The trial court made a finding that Kot failed to comply with that provision of the Department's regulations that deals with the inspection of shock absorbers, and upheld the certification suspension.

Kot contends that the trial court abused its discretion when it admitted into evidence, over objection, the opinion of the inspectors as to the condition of the shock tower at the time of Kot's inspection. Kot claims that under such circumstances the finding is not based on substantial evidence.

Section 4724 of the Vehicle Code, 75 Pa.C.S. § 4724, provides in pertinent part that the Department shall suspend the certificate of appointment when the station inspector has failed to comply with any of the provisions or regulations adopted by the Department.

Department regulation, 67 Pa.Code § 175.80(d)(3)(iii), provides that the suspension system be inspected, and rejected if shock absorbers, mounting bolts or mounts are broken.

[ 128 Pa. Commw. Page 142]

The burden is upon the Department to prove by a preponderance of the evidence the violation charged. Our scope of review is limited to a determination of whether the trial court has committed an error of law or whether the findings of the trial court are based on substantial evidence. Kennedy v. Department of Transportation, 52 Pa. Commonwealth Ct. 619, 416 A.2d 614 (1980).

Credibility of witnesses and the weight of their testimony, i.e., the persuasive quality, are always for the fact finder to determine. The fact finder treats an expert like any other witness and applies to him the same standards of credibility as to any other witness.

The admissibility of evidence is within the discretion of the trial judge, and his discretion is abused when he erroneously admits evidence, i.e., evidence which suggests a decision on an improper basis. Burch v. Sears, Roebuck & Co., 320 Pa. Superior Ct. 444, 467 A.2d 615 (1983); House of Pasta Inc. v. Mayo, 303 Pa. Superior Ct. 298, 449 A.2d 697 (1982).

In connection with expert testimony, the witness' knowledge, skill, training, and experience in the area upon which he is to give an opinion must first be shown in order to qualify him as an expert. Kuisis v. Baldwin-Lima-Hamilton Corp., 457 Pa. 321, 319 A.2d 914 (1974). Federal R.Evid. rule 104.

There is no doubt in this case that the subject matter and the issue involved called for expert testimony. The fact finder had to decide whether there was a loss of shock absorber function, which should have been revealed by Kot's inspection of the suspension system. This was to be determined by examining the mounting bolts or mounts to see if they are broken. This was a subject distinctly related to the occupation of an inspection mechanic, and was offered by someone with knowledge gained through experience

[ 128 Pa. Commw. Page 143]

    and education as to the functioning of shock absorbers in a motor vehicle.
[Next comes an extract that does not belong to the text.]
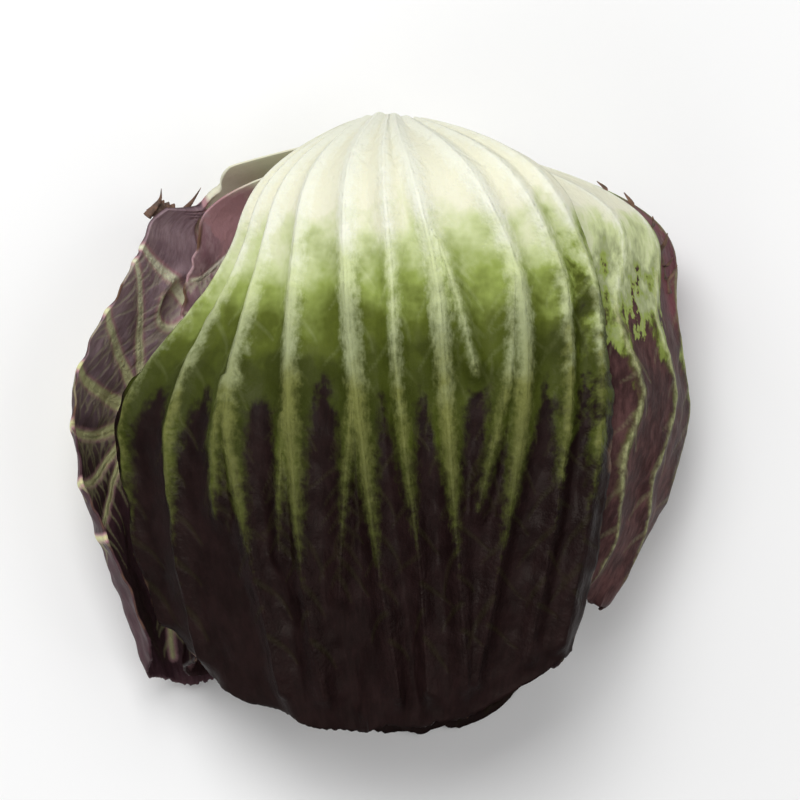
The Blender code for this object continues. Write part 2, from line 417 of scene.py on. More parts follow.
def smooth_line(points, steps):
    """A curve through the points, with this many short stretches between each two."""
    points = np.array(points, float)
    ends = np.vstack([2 * points[0] - points[1], points, 2 * points[-1] - points[-2]])
    made = []
    for before, start, end, after in zip(ends, ends[1:], ends[2:], ends[3:]):
        for number in range(steps):
            t = number / steps
            pull = (end - before) * t + (2 * before - 5 * start + 4 * end - after) * t**2
            made.append(start + 0.5 * (pull + (3 * start - before - 3 * end + after) * t**3))
    return np.array([*made, points[-1]])


def side_veins(leaf, path, chance):
    """Thin veins that leave a rib to left and right by turns and bend towards the tip."""
    veins = []
    way = 1
    for share, side in path[3:-2]:
        way = -way
        ahead, right = leaf_slopes(leaf, np.array([share]), np.array([side]))
        per_share, per_side = np.linalg.norm(ahead), np.linalg.norm(right)
        angle = math.radians(chance.uniform(32, 55))
        length = chance.uniform(5, 13)
        vein = [(share, side)]
        for _ in range(4):
            share += math.cos(angle) * length / 4 / per_share
            side += way * math.sin(angle) * length / 4 / per_side
            angle -= math.radians(chance.uniform(-6, 16))
            vein.append((min(share, 0.99), max(min(side, 0.98), -0.98)))
        veins.append(vein)
    return veins


def distances(points, line, start_width, end_width):
    """Each point's distance from the line's middle and from its edge, in millimetres."""
    middle = np.full(len(points), FAR)
    edge = np.full(len(points), FAR)
    low, high = line.min(axis=0) - FAR, line.max(axis=0) + FAR
    near = np.nonzero(((points > low) & (points < high)).all(axis=1))[0]
    close = points[near]
    widths = np.linspace(start_width, end_width, len(line))
    for start, end, width, next_width in zip(line, line[1:], widths, widths[1:]):
        run = end - start
        t = np.clip((close - start) @ run / max(run @ run, 1e-9), 0, 1)
        off = np.linalg.norm(close - start - t[:, None] * run, axis=1)
        over = off - (width + (next_width - width) * t)
        better = over < edge[near]
        edge[near[better]] = over[better]
        middle[near[better]] = off[better]
    return middle, edge


def vein_fields(leaf, share, side):
    """Distances from the nearest rib's middle and edge, and from the nearest side vein."""
    points = leaf_surface(leaf, share, side)
    chance = random.Random(leaf.seed)
    fields = {"rib_middle": np.full(len(share), FAR), "rib": np.full(len(share), FAR),
              "vein": np.full(len(share), FAR)}
    for width, path in leaf.ribs:
        path = smooth_line(path, RIB_STRETCHES // (len(path) - 1))
        line = leaf_surface(leaf, path[:, 0], path[:, 1])
        middle, edge = distances(points, line, width, width * 0.45)
        nearer = edge < fields["rib"]
        fields["rib"] = np.where(nearer, edge, fields["rib"])
        fields["rib_middle"] = np.where(nearer, middle, fields["rib_middle"])
        for vein in side_veins(leaf, path, chance):
            vein = np.array(vein)
            line = leaf_surface(leaf, vein[:, 0], vein[:, 1])
            fields["vein"] = np.minimum(fields["vein"], distances(points, line, 0.55, 0.15)[1])
    return fields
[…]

It was determined by the court, prior to the testimony, that to become a state approved mechanic with an inspection station one must undergo school training and pass certain tests. Both witnesses for the Department had undergone this training, and for many years had inspected automobiles.

Thus, both witnesses for the Department were qualified to testify as experts in this area, and their skill lay in drawing inferences from the data at hand. The evidence showed that at least one of the shock absorbers was broken and that this condition existed at the time of inspection.

In Bob Wark's Arco v. Department of Transportation, Bureau of Traffic Safety, 71 Pa. Commonwealth Ct. 644, 455 A.2d 770 (1983), the court allowed the Department's expert to testify as to whether defects readily observable at the time of reinspection were also observable at the time of inspection. In Milanovich v. Commonwealth, 67 Pa. Commonwealth Ct. 24, 445 A.2d 1337 (1983), the court said there must be reliance upon credible opinion testimony to meet the needs of the situation when there is not firsthand testimony of the vehicle's condition at the time of the official inspection.

The evidence presented by the Department is substantial and supports the conclusion that the defect existed at the time of the original inspection and could reasonably have been discerned upon a proper inspection. The order of the trial court is affirmed.


NOW, August 16, 1989, the order of the Court of Common Pleas of Bradford County, No. 88IR000333, is affirmed.